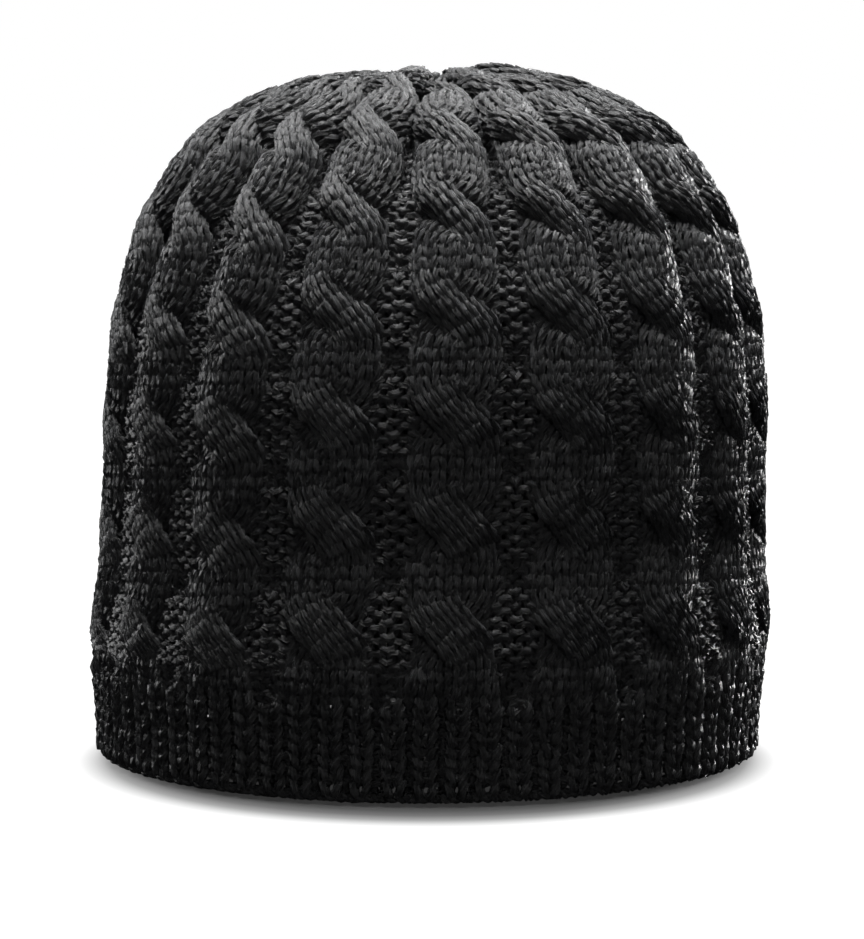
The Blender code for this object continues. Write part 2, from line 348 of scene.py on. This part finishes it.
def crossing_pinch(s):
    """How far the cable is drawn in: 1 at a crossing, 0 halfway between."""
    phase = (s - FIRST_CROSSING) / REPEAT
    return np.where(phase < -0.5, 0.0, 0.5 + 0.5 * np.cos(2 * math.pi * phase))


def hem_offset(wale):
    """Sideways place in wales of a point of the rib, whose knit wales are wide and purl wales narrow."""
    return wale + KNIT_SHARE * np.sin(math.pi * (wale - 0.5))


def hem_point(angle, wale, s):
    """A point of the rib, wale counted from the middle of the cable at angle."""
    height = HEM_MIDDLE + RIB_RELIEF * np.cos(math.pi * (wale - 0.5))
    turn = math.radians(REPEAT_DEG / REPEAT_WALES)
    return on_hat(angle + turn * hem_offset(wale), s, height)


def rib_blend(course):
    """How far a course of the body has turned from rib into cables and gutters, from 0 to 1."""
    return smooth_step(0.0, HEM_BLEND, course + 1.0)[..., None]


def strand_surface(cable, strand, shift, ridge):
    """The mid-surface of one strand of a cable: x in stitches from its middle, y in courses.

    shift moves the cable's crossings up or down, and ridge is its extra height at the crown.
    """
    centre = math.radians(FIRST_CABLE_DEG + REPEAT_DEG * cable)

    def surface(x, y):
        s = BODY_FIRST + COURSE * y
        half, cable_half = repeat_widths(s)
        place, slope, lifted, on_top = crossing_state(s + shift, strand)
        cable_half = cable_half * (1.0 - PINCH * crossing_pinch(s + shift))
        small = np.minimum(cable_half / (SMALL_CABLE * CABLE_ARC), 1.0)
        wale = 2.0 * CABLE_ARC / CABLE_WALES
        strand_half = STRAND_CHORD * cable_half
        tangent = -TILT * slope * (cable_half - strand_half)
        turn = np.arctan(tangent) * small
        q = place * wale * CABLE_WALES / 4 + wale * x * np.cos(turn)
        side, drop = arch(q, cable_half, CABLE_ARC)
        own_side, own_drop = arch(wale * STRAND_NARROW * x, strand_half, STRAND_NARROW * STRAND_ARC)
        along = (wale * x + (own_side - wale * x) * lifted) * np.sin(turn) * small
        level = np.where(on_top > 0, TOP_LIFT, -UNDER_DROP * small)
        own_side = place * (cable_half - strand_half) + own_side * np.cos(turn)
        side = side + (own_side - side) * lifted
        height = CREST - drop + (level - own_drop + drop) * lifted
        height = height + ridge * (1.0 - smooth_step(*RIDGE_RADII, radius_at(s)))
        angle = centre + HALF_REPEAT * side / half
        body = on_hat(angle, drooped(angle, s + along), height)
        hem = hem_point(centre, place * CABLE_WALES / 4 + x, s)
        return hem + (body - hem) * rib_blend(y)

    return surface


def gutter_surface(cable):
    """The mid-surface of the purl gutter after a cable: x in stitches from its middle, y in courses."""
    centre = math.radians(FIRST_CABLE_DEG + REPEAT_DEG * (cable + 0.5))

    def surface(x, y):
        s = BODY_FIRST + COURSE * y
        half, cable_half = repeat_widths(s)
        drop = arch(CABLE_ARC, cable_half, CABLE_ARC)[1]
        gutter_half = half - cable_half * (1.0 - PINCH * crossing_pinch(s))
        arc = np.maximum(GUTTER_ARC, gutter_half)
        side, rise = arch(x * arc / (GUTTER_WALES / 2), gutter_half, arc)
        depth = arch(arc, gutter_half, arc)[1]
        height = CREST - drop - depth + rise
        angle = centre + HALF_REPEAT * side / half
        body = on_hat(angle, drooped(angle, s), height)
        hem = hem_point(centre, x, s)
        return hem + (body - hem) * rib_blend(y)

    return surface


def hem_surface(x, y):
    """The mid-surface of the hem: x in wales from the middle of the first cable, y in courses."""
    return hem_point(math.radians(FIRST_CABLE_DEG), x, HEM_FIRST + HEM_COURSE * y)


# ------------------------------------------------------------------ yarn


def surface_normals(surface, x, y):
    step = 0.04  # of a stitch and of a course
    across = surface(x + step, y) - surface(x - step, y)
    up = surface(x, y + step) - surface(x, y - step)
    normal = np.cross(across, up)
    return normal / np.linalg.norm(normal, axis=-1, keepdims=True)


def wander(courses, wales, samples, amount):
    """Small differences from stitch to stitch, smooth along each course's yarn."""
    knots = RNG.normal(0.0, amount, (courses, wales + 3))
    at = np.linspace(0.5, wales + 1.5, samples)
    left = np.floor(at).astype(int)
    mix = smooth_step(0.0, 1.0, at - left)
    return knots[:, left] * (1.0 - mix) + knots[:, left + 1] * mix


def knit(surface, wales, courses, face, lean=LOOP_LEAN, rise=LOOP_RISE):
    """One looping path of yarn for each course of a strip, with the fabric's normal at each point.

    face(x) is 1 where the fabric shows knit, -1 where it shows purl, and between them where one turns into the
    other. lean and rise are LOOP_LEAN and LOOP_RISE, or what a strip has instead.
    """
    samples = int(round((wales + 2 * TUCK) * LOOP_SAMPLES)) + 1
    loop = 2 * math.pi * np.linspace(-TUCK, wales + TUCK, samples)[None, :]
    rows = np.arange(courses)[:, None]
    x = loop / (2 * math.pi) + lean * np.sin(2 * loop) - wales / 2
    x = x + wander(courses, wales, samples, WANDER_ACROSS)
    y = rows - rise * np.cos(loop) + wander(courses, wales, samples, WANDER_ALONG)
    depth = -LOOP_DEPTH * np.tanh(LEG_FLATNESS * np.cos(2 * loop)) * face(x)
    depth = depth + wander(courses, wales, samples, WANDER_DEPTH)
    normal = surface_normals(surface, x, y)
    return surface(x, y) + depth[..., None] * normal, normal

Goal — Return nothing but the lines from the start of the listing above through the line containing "return wale +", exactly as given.

Solved problem —
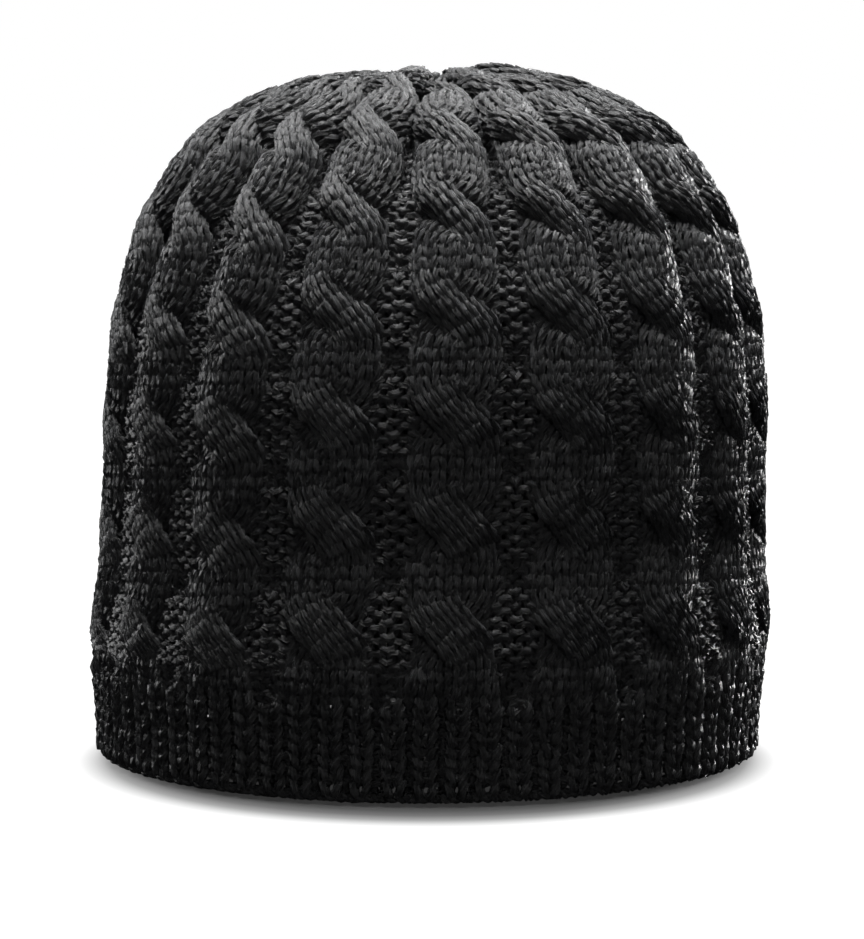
The Blender code for this object continues. Write part 2, from line 348 of scene.py on. This part finishes it.
def crossing_pinch(s):
    """How far the cable is drawn in: 1 at a crossing, 0 halfway between."""
    phase = (s - FIRST_CROSSING) / REPEAT
    return np.where(phase < -0.5, 0.0, 0.5 + 0.5 * np.cos(2 * math.pi * phase))


def hem_offset(wale):
    """Sideways place in wales of a point of the rib, whose knit wales are wide and purl wales narrow."""
    return wale + KNIT_SHARE * np.sin(math.pi * (wale - 0.5))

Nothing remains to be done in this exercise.